La face cachée du football mexicain
Là est le nœud du problème. La gestion de Fidel Kuri n’est qu’une accumulation de scandale qui font honte aux amoureux de football mexicain en soulignant ces petits arrangements toujours possibles au pays. Le propriétaire du club a évidemment réagi à cette grève qui le visait directement : « Je n’en savais rien, c’est une décision des joueurs. L’équipe rivale est venu faire son travail et mes joueurs sont ceux qui ont agis de manière ridicule. J’ai besoin de me calmer un peu pour prendre une décision. Ce qu’ils ont fait au public est impardonnable », avant d’expliquer que les dettes qui s’accumulent ne sont pas uniquement de sa faute mais de la gestion du club depuis près de deux décennies. Oui, Fidel Kuri ose tout, c’est à cela qu’on le reconnait. Mais Fidel Kuri ne fait finalement qu’utiliser des leviers connus du football mexicain : rachat de franchise, achat de sa place en Liga MX, et surtout utilisation de doubles contrats, la cause des soucis des joueurs actuellement. Car la pratique est courante au pays, elle est la base de la politique des Tiburones. Concrètement, elle consiste à recruter des joueurs avec deux contrats, un minimal (dans le cas présent 10%) enregistré auprès de la Liga MX, un autre, le « vrai » salaire, se fait via des droits à l’image payés par une entreprise parfois fantôme. L’objectif est simple, échapper au fisc. Dans le cas des Tiburones, ce deuxième contrat reposait surtout sur une promesse orale, ce qui veut donc dire que 90% du salaire du joueur reposait sur du vent. Elle expose au grand jour ce que personne n’ose véritablement combattre et plombe le développement du football mexicain.

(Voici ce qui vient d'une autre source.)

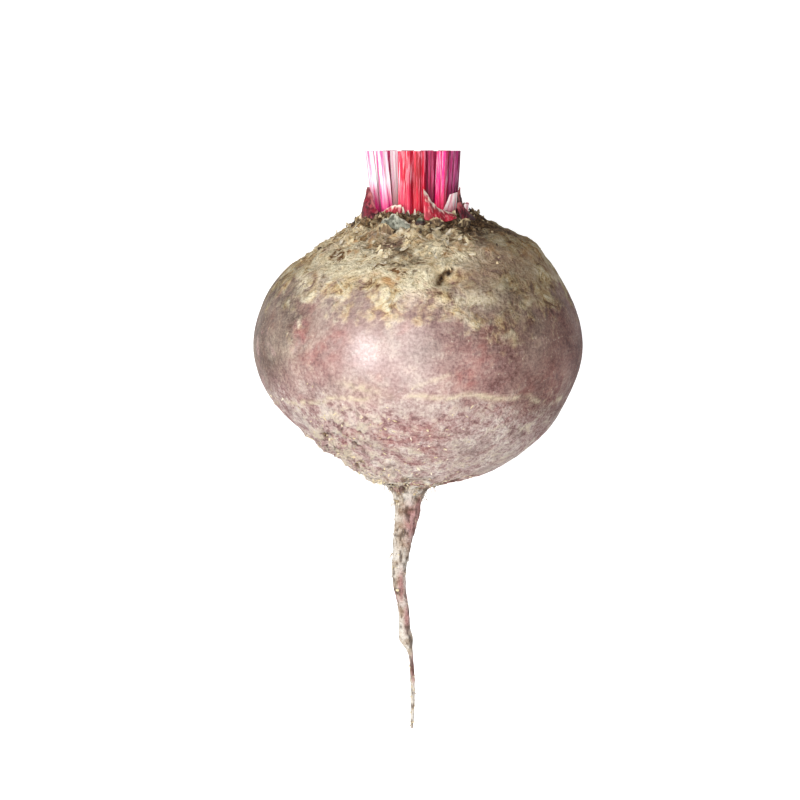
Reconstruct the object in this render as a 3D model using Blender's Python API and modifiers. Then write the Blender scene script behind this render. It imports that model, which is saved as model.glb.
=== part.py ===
"""A beetroot, pulled and trimmed: the swollen root with its crown and taproot, the cut leaf stalks,
and the broken and dried leaf bases round them.

It is built upright, growing along its own +Z with its front towards -Y, and an empty then lays it
on its side, crown end towards +Y, on the small flat spot of its widest part."""

import math
import random

import bmesh
import bpy
import numpy as np
from mathutils import Matrix, Vector
from mathutils.bvhtree import BVHTree

MM = 0.001
GAP = 0.35 * MM  # left between pieces that touch

# How it lies: the crown end is raised, and the table flattens a small spot.
CROWN_RAISED = math.radians(12)
GLOBE_CENTRE = Vector((-0.6, -0.3, 43.2)) * MM
SPOT_EDGE = 0.35 * MM  # height over which the edge of the flat spot is rounded

# The swollen root, measured from its widest circle.
GLOBE_RADIUS = 45 * MM
SHOULDER_HEIGHT = 36 * MM
FOOT_DEPTH = 39 * MM
SHOULDER_POWER = 2.0  # 2 is an ellipse
FOOT_POWER = 1.8  # below 2 runs to a blunt point
BELLY = 0.05  # how much fuller the side it lies on is, towards the foot
BELLY_COLATITUDE, BELLY_WIDTH = 120, 22  # degrees
CROWN_RISE = 1.9 * MM  # of the rim round the level place where the stalks stand
CROWN_RIM = (19, 4)  # degrees from the growth axis, and half width in degrees
SCAR_RELIEF, CORK_RELIEF, WRINKLE_RELIEF = 0.5 * MM, 0.3 * MM, 0.35 * MM
# Pits in the skin: colatitude, azimuth and half width in degrees, depth in millimetres.
PITS = ((56, -79, 4, 1.6), (33, -104, 4, 1.0), (57, -30, 3.5, 0.9), (48, 70, 4, 1.2))
SEGMENTS, RINGS = 60, 46
RING_CROWDING = 0.25  # draws the rings towards the crown and the foot

# The taproot: depth under the widest circle, sideways place and radius, in millimetres.
TAPROOT = (
    (30.0, -1.6, 5.5),
    (38.0, -2.3, 5.3),
    (41.0, -2.6, 4.2),
    (47.0, -3.0, 3.3),
    (55.5, -4.3, 2.5),
    (65.0, -5.2, 1.8),
    (74.5, -3.8, 1.5),
    (79.0, -3.6, 1.5),
    (83.0, -3.2, 1.9),
    (86.0, -2.2, 0.9),
    (93.0, -1.5, 0.65),
    (102.0, -1.3, 0.55),
    (111.0, -1.5, 0.35),
)
TAPROOT_DROOP = 18 * MM  # how far the tip has sunk towards the table
DROOP_POWER = 2.6  # the thick end stays stiff

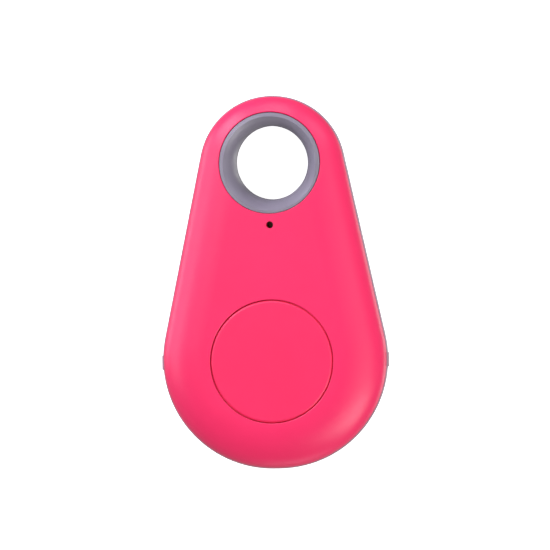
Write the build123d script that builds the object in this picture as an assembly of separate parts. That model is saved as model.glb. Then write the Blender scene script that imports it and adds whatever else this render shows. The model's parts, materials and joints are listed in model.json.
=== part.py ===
"""Bluetooth tracker tag: a teardrop key-finder lying on its rear face, in millimetres.

+Z is the button side, +Y points to the keyring end, and the origin is the middle of the
resting face. The rear cover stands on z = 0. A grey middle frame shows as a thin band at
the seam and carries the keyring sleeve. The front cover holds the push button.
"""

from build123d import *
from math import asin, cos, hypot, pi, sin
import os

# Outline: a crown arc and two slightly spread bulb arcs, joined by common tangents.
BULB_RADIUS = 15.2
BULB_SPREAD = 0.45
CROWN_RADIUS = 10.1
ARC_SPACING = 26.5
BULB_Y = -10.7
CROWN_Y = BULB_Y + ARC_SPACING

# Heights above the resting face.
SEAM_LOW = 5.0
SEAM_HIGH = 6.0
THICKNESS = 11.0
BOARD_LOW = 5.7
BOARD_THICKNESS = 0.8
BOARD_HIGH = BOARD_LOW + BOARD_THICKNESS

# Covers: a drafted wall, an elliptical edge and a shallow dome over the button.
WALL = 1.2
DRAFT = 5.0
EDGE_SQUASH = 0.68
FRONT_EDGE = 5.9
REAR_EDGE = 5.4
DOME_RADIUS = 380.0
INNER_EDGE_CUT = 1.2
SEAM_ROUND = 0.2
FIT_GAP = 0.13
SLIP_GAP = 0.05

# Middle frame.
BAND_PROUD = 0.1
LIP_OUTER = 1.45
LIP_INNER = 2.15
LIP_REACH = 0.55
LEDGE_INNER = 3.0
TAB_LENGTH = 2.0
TAB_PROUD = 0.13

# Keyring sleeve.
KEYRING_Y = 16.65
SLEEVE_RADIUS = 7.0
SLEEVE_GAP = 0.06
THROAT_RADIUS = 5.1
THROAT_LENGTH = 1.6
MOUTH_RADIUS = 6.76
FLARE_RADIUS = 5.55
FLARE_SHARE = 0.62
FRONT_MOUTH = (9.85, -5.6)
REAR_MOUTH = (0.45, 4.0)
COLLAR_WALL = 0.7

# Push button and its opening.
BUTTON_Y = -11.0
BUTTON_RADIUS = 8.47
BUTTON_GAP = 0.15
BUTTON_SHOULDER_HIGH = 10.42
BUTTON_TRAVEL = 0.25
BUTTON_SKIN = 1.1
BUTTON_FLANGE_RADIUS = 9.5
BUTTON_FLANGE_LOW = 9.0
BUTTON_FLANGE_HIGH = 9.5
BUTTON_WALL = 0.9
BUTTON_ROUND = 0.28
STEM_RADIUS = 1.5
GUIDE_LOW = 8.7
RIM_ROUND = 0.12
LIGHT_HOLE_Y = 8.03
LIGHT_HOLE_RADIUS = 0.5

# Posts that pin the front cover to the rear cover through the frame's ears.
POST_PLACES = [(-9.6, 3.5), (9.6, 3.5), (0.0, -22.5)]
POST_RADIUS = 0.75
POST_LOW = 2.6
PILLAR_RADIUS = 1.2
PILLAR_LOW = BOARD_HIGH + 0.1
EAR_RADIUS = 1.7
BOSS_RADIUS = 1.55
BOSS_HIGH = 4.9
BOSS_FLOOR = 2.0

# Circuit board.
BOARD_INSET = 2.4
BOARD_TOP_Y = 11.0
BOARD_NECK_RADIUS = 8.0
TRACE_THICKNESS = 0.05

# Coin cell, 20 mm across and 3.2 mm thick, in its holder under the board.
CELL_Y = -9.3
CELL_RADIUS = 10.0
CELL_LOW = 2.2
CELL_THICKNESS = 3.2
CELL_SKIN = 0.25
CELL_CAP_RADIUS = 8.9
CELL_GASKET_RADIUS = 9.3
CELL_CAN_HIGH = CELL_LOW + 2.95
HOLDER_INNER = 10.25
HOLDER_OUTER = 11.2
HOLDER_LOW = 3.0
HOLDER_RIM = 0.6
CLIP_WIDTH = 4.0
CLIP_THICKNESS = 0.25
CLIP_REACH = 12.0
FINGER_NOTCH = (6.0, 3.0)
STRIP_SIZE = (12.0, 2.4, 0.12)
DIMPLE_RADIUS = 0.9
RIB_PLACES = [(-5.0, -13.3), (5.0, -13.3)]
RIB_LENGTH = 7.0
RIB_WIDTH = 0.8

# Buzzer disc, glued in the rear cover and touched by two leaf springs.
BUZZER_Y = -1.5
BUZZER_RADIUS = 7.5
CERAMIC_RADIUS = 5.0
GLUE_THICKNESS = 0.15
BRASS_THICKNESS = 0.2
CERAMIC_THICKNESS = 0.2
BRASS_LOW = WALL + GLUE_THICKNESS
CERAMIC_LOW = BRASS_LOW + BRASS_THICKNESS
SPRING_WIDTH = 0.8
SPRING_THICKNESS = 0.15
SPRING_RUN = 1.6
SPRING_BEND = 0.1
SPRING_TOUCH = 0.02
POSITIVE_SPRING_PLACE = (-1.4, 2.9)
NEGATIVE_SPRING_PLACE = (3.2, 3.6)

# Tactile switch under the button.
SWITCH_SIZE = 5.2
SWITCH_HEIGHT = 1.2
SWITCH_PLATE = 0.2
SWITCH_FOLD = (1.6, 0.6)
SWITCH_WELL_RADIUS = 2.2
LEG_SIZE = (0.7, 0.6, 0.15)
LEG_SPREAD = 1.6
PLUNGER_RADIUS = 1.3
PLUNGER_COLLAR_RADIUS = 1.9
PLUNGER_COLLAR_LOW = BOARD_HIGH + 0.62
PLUNGER_COLLAR_HIGH = BOARD_HIGH + 0.95
PLUNGER_TOP = 8.45
DOME_LOW = BOARD_HIGH + 0.3
DOME_SPARE = 0.03
DOME_RISE = BUTTON_TRAVEL + DOME_SPARE
DOME_SHEET = 0.08
DOME_FOOT_RADIUS = 2.0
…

Reste que l’on ne sait pas encore ce qu’il va advenir de ces Tiburones promis à continuer leur chemin de croix. Ce qui est sûr, c’est que les joueurs semblent avoir gagné une première bataille : face à la menace première de ne pas disputer le match, la Federación Mexicana de Futbol (FMF) avait décidé de réagir en levant un fond de 18 M pesos pour couvrir une partie des dettes. Une décision annoncée par le président Yon de Luis quelques heures avant le match d’hier et soutenue par Enrique Bonilla, président de la Liga MX, qui a ensuite exigé que les joueurs envoient leur demande officielle à la ligue. Ce lundi, la FMF a publié un communiqué indiquant que la Commission de conciliation a reçu sept plaintes des joueurs du club (quatre des pros, deux des U20, une des U17). Cette décision a déjà lancé quelques polémiques, notamment avec Álvaro Ortiz, président de la Asociación de Futbolistas, les deux hommes se prenant la tête en direct à la télévision sur des sujets tels que l’appartenance de ce fond, du montant décidé pour les Tiburones, de sa répartition… Pendant ce temps, le club a annoncé qu’il jouera à huis clos son match de Copa MX face à Oaxaca prévu ce mardi, sans doute pour éviter les réactions négatives entendues en tribunes lors de la grève du coup d’envoi (car les joueurs n’ont pas été véritablement soutenu par leurs supporters présents au stade). La guerre est donc loin d’être gagnée. Alors que Bonilla a déjà évoqué la menace d’une procédure de désaffiliation du club, les prochaines heures s’annoncent tendue du côté de Veracruz. Et une fois encore, le football va en payer le prix.